━━ Data segment ━━
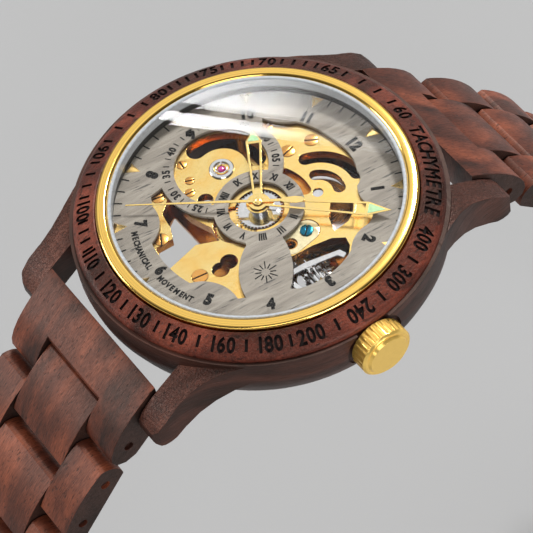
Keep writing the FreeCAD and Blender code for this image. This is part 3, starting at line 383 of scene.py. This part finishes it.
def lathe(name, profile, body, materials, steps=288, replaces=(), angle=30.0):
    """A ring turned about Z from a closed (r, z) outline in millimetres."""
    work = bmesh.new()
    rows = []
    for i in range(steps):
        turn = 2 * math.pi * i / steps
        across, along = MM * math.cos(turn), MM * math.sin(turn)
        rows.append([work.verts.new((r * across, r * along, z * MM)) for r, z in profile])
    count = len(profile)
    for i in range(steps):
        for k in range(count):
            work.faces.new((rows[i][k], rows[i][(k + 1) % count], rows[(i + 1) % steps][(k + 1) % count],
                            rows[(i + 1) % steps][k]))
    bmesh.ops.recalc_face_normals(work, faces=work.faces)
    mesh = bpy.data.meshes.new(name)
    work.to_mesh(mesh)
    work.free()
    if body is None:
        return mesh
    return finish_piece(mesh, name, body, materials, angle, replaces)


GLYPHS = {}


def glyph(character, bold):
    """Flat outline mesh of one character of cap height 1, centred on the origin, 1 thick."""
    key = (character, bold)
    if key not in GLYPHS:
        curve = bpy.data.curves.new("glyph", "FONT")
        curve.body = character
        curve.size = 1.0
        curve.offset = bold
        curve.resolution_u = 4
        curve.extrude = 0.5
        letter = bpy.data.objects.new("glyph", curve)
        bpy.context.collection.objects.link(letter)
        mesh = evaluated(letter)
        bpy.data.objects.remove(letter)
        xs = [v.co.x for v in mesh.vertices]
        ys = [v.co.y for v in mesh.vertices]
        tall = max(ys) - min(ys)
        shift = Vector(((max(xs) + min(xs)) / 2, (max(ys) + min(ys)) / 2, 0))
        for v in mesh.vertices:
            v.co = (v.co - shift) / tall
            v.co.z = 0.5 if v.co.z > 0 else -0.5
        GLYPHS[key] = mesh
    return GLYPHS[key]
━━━
Repeat the data precisely, line by line.

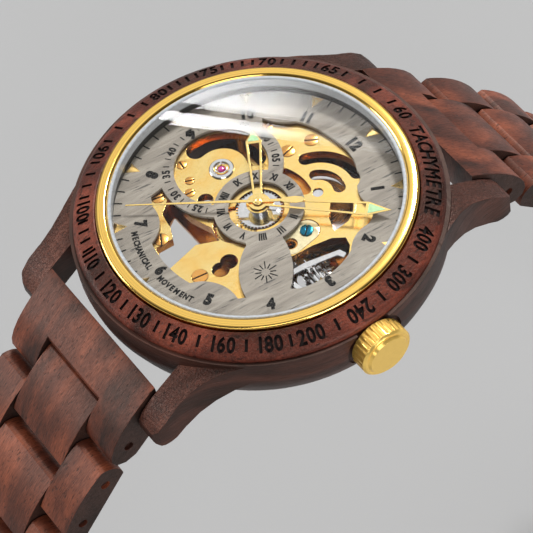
Keep writing the FreeCAD and Blender code for this image. This is part 3, starting at line 383 of scene.py. This part finishes it.
def lathe(name, profile, body, materials, steps=288, replaces=(), angle=30.0):
    """A ring turned about Z from a closed (r, z) outline in millimetres."""
    work = bmesh.new()
    rows = []
    for i in range(steps):
        turn = 2 * math.pi * i / steps
        across, along = MM * math.cos(turn), MM * math.sin(turn)
        rows.append([work.verts.new((r * across, r * along, z * MM)) for r, z in profile])
    count = len(profile)
    for i in range(steps):
        for k in range(count):
            work.faces.new((rows[i][k], rows[i][(k + 1) % count], rows[(i + 1) % steps][(k + 1) % count],
                            rows[(i + 1) % steps][k]))
    bmesh.ops.recalc_face_normals(work, faces=work.faces)
    mesh = bpy.data.meshes.new(name)
    work.to_mesh(mesh)
    work.free()
    if body is None:
        return mesh
    return finish_piece(mesh, name, body, materials, angle, replaces)


GLYPHS = {}


def glyph(character, bold):
    """Flat outline mesh of one character of cap height 1, centred on the origin, 1 thick."""
    key = (character, bold)
    if key not in GLYPHS:
        curve = bpy.data.curves.new("glyph", "FONT")
        curve.body = character
        curve.size = 1.0
        curve.offset = bold
        curve.resolution_u = 4
        curve.extrude = 0.5
        letter = bpy.data.objects.new("glyph", curve)
        bpy.context.collection.objects.link(letter)
        mesh = evaluated(letter)
        bpy.data.objects.remove(letter)
        xs = [v.co.x for v in mesh.vertices]
        ys = [v.co.y for v in mesh.vertices]
        tall = max(ys) - min(ys)
        shift = Vector(((max(xs) + min(xs)) / 2, (max(ys) + min(ys)) / 2, 0))
        for v in mesh.vertices:
            v.co = (v.co - shift) / tall
            v.co.z = 0.5 if v.co.z > 0 else -0.5
        GLYPHS[key] = mesh
    return GLYPHS[key]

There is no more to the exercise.